One morning in October 2019, while Bolumalla Gangadhar was in a holiday in India, he screamed in agony in the bathroom. - It was a heart attack, but no one in our family has had heart problems before, says his son Kiran. Even though it has been a while now since the father died during the holiday at home in India, Kiran cannot let go of what happened. How could a completely healthy and fit man suddenly die from a heart attack? - He never said anything about his job. Not even what he did. He only repeated this mantra: "Do not come here. You do not know what it is like here, and you do not want to know it either”.

Told to the journalistic platform Blankspot

One morning in October 2019, Bolumalla Gangadhar who was in his bathroom in the Indian province of Telangana, broke out in sweats and started screaming in pain. Hitting his chest with clenched fists, he yelled to his son for help. By the time he arrived at the hospital, only 500 meters away, he was pronounced dead.

“It was no heart attack. Nobody in our family has a history of heart disease, even the doctor was shocked,” says his son, Kiran, who is a law school student.

Bolumalla Gangadhar had just come home from Qatar for the first time in three years for his daughters wedding. He had been doing migrant work in Qatar since 2004.

“It was a hard, physical job with poor pay. He came home every other year for two months. But this time he had been gone for three years since he worked extra hard to be able to afford the dowry for my sister,” Kiran says.

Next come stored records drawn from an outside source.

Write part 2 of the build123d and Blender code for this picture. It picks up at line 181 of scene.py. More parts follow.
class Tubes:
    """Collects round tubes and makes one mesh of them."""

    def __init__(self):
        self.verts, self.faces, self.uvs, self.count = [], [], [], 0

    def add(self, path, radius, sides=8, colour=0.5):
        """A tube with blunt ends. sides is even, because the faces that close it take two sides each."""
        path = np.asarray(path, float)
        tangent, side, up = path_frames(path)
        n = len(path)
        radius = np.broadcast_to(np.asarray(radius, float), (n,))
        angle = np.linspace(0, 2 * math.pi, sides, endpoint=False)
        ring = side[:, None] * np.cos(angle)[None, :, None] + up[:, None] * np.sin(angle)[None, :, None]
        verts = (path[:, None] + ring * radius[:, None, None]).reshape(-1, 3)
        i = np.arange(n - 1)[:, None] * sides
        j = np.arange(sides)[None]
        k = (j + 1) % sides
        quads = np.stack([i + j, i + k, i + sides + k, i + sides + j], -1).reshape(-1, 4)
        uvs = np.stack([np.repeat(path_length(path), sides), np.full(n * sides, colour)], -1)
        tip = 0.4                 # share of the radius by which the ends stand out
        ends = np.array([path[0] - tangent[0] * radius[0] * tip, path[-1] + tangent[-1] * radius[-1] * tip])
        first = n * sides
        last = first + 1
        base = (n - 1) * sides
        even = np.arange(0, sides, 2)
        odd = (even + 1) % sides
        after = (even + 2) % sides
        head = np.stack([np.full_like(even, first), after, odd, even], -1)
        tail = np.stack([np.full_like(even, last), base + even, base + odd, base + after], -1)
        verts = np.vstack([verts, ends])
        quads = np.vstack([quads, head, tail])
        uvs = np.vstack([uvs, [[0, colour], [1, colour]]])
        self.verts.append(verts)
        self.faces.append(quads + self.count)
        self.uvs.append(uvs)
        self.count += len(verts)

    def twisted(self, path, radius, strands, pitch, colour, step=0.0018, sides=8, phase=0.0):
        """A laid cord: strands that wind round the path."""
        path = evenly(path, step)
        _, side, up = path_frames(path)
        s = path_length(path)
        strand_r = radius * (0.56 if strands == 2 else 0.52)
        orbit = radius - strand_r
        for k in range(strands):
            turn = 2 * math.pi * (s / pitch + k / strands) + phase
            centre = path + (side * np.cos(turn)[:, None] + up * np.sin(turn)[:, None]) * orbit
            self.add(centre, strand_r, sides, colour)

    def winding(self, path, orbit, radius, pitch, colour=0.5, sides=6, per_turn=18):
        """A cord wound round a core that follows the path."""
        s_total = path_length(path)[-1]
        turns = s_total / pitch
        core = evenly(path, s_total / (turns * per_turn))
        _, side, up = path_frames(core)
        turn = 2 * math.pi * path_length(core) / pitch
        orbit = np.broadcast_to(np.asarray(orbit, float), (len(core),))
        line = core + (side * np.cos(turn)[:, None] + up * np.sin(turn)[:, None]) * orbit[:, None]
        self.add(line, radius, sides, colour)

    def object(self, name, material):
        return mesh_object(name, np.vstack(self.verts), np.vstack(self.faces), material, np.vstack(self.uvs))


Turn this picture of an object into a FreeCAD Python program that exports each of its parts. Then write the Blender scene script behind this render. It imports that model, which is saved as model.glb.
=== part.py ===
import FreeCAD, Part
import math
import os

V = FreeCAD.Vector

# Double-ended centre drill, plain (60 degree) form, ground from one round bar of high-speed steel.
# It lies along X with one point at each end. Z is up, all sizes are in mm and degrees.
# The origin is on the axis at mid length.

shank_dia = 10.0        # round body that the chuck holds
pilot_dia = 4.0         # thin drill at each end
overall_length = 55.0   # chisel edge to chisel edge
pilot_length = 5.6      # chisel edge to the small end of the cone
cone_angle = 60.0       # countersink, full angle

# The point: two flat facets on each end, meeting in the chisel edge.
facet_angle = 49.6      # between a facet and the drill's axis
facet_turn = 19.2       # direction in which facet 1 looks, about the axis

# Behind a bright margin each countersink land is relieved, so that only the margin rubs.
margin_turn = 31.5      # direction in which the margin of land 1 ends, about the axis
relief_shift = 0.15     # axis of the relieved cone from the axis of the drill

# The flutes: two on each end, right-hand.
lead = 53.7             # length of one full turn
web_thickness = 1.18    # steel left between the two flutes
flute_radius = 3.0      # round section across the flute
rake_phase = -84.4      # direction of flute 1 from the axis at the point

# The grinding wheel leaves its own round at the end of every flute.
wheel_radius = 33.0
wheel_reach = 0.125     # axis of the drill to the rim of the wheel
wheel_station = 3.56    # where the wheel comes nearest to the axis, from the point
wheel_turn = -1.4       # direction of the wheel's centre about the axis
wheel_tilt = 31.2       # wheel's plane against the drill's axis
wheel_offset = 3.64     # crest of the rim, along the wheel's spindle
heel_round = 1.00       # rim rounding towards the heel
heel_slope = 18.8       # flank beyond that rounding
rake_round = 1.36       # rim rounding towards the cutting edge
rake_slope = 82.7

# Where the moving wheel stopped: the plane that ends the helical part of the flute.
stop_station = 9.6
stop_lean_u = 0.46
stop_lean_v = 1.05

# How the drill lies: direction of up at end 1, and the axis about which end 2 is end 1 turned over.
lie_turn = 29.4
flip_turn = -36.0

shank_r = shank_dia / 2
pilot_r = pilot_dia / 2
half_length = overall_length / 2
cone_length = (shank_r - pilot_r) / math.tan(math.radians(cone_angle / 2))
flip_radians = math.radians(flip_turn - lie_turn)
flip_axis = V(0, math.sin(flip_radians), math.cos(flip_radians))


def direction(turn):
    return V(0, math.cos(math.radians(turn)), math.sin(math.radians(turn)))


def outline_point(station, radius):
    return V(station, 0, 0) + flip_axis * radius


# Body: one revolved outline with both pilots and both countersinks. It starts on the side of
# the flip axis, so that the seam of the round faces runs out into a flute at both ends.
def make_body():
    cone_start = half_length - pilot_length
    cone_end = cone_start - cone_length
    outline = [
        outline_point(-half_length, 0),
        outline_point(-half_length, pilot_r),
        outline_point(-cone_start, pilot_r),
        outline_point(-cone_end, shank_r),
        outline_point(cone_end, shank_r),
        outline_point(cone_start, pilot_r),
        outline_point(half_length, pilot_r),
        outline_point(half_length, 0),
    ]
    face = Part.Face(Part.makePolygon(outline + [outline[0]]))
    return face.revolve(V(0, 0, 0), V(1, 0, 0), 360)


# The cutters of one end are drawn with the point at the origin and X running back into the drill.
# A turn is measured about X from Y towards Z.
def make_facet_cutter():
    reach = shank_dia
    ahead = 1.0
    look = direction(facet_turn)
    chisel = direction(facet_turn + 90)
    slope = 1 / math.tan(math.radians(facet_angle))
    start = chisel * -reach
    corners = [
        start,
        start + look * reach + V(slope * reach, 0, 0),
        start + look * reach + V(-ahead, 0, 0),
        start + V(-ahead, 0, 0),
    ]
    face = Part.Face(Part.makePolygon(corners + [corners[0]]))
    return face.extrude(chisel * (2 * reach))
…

Even if it’s been a while, Kiran have a hard time. How could a completely healthy man suddenly die of a heart attack? He often thinks about the phone conversations with his father.

“I would ask him about his job, how it was and if he was okay, but he never said a word about it,” Kiran says. “‘Do not come here. You don’t know what it’s like and you don’t want to know,’ he repeated like a mantra.”

Kiran didn’t even know what his father’s job was. But he remembers that his father often sounded tired, some times with a streak of pain in his voice.

“’I am working hard over here so you can get a better life than I had,’ he said some times. My father was my pillar and now he is gone. I feel lost,” he says.

Bolumalla Gangadhar’s family does not know how much he made per month since he sent home money every quarter, or when there was a need.

“He lived in a room with six other workers and cooked all his own food. The roommates were from Nepal, Pakistan and Bangladesh.”

The company retired everyone at 50 because of the hard labor, but Bolumalla Gangadhar was appreciated and allowed to stay after he turned 50.

So after giving 14 years of his life working in Qatar, Bolumalla Gangadhar he would die – at home on the bathroom floor.

Six months later, the daughter got married after Kiran took a loan for $133.

“The company my father worked for during all these years sent $20 as compensation for his death,” he says.

Before Covid-19 shut the country down, Kiran was a college professor, but now he has to find some other type of work to pay off the debt.

“I wonder every day why my father died,” he says. “He was a healthy man.”